Mas não há tempo para perceber mais nada. A escola começa a se deslocar.  É preciso seguir a cadência,  ater-se o alinhamento. É proibido atravessar o samba.

 

E assim aplicados, lá se vão os nossos foliões idealistas, impedidos de perceber que já não se trata de padronizar, mas de compactar a alegria padronizada.

 

Compactação que, no caso, significa ingerência de poder na seara do carnaval. 

 

E o poder se insinua  por toda parte, incisivo, intransigente, seja na hierarquização dos espaços, seja na classificação das platéias.  O poder é uma vontade  obsedante, onipresente, uma voz que não cessa de doutrinar  aos ouvidos dos foliões: Vocês podem sonhar, vocês podem alegrar-se à vontade, mas terão que fazê-lo aqui, compactados, nos limites deste retângulo, em tempo rigorosamente cronometrado, conforme o regulamento dos desfiles, ao alcance das lentes da televisão, das autoridades, e de alguns espectadores anônimos, que estão logo ali adiante simbolizando o povo.

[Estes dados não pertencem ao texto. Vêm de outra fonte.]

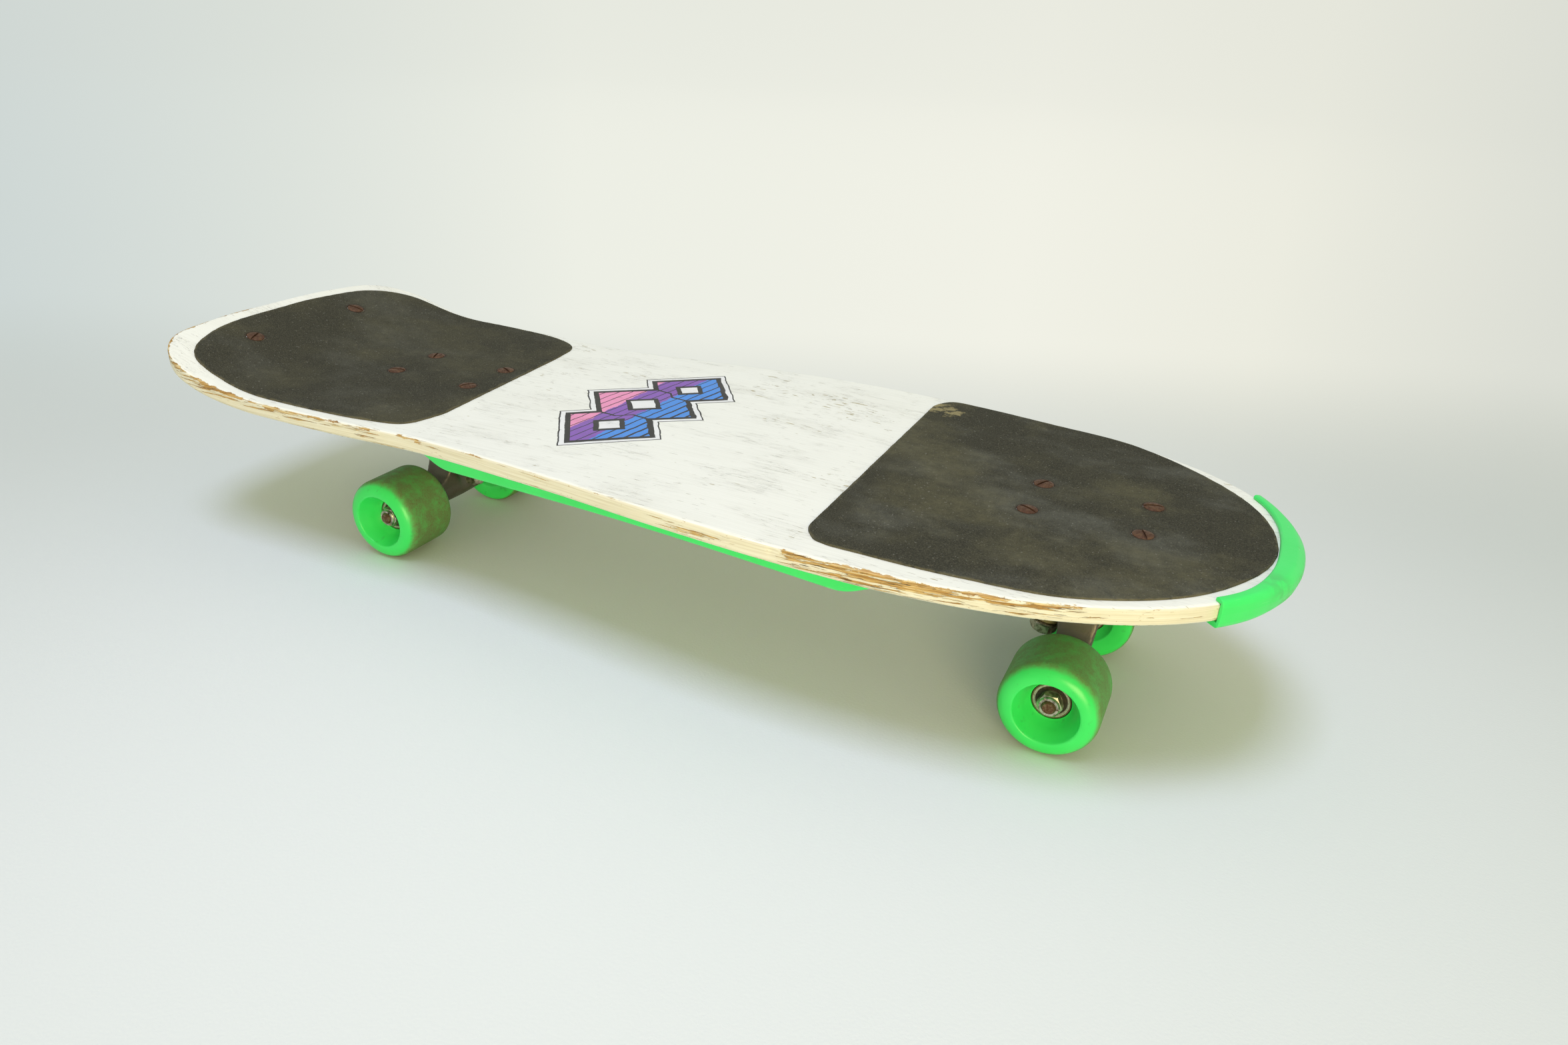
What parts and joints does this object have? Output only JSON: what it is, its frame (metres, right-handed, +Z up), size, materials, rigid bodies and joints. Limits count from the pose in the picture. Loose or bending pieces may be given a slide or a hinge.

Entendam de uma vez por todas que nos limites deste domínio, o carnaval não pertence ao povo. Aqui, o carnaval é propriedade nossa. Se isto  não lhes agrada, se vocês insistem com essa bobagem de escapar aos grilhões dos condicionamentos sociais, tenham a bondade de retirar-se. Caiam fora,  voltem pra casa, e façam como todo mundo: liguem a TV, e agarrem-se às mulheres lindas, não despreguem os olhos das mulheres lindas, pois elas, em sua colossal nudez, representam ser, além da nossa melhor mercadoria, a única válvula de escape para todos os sonhos, carnavalescos, ou não.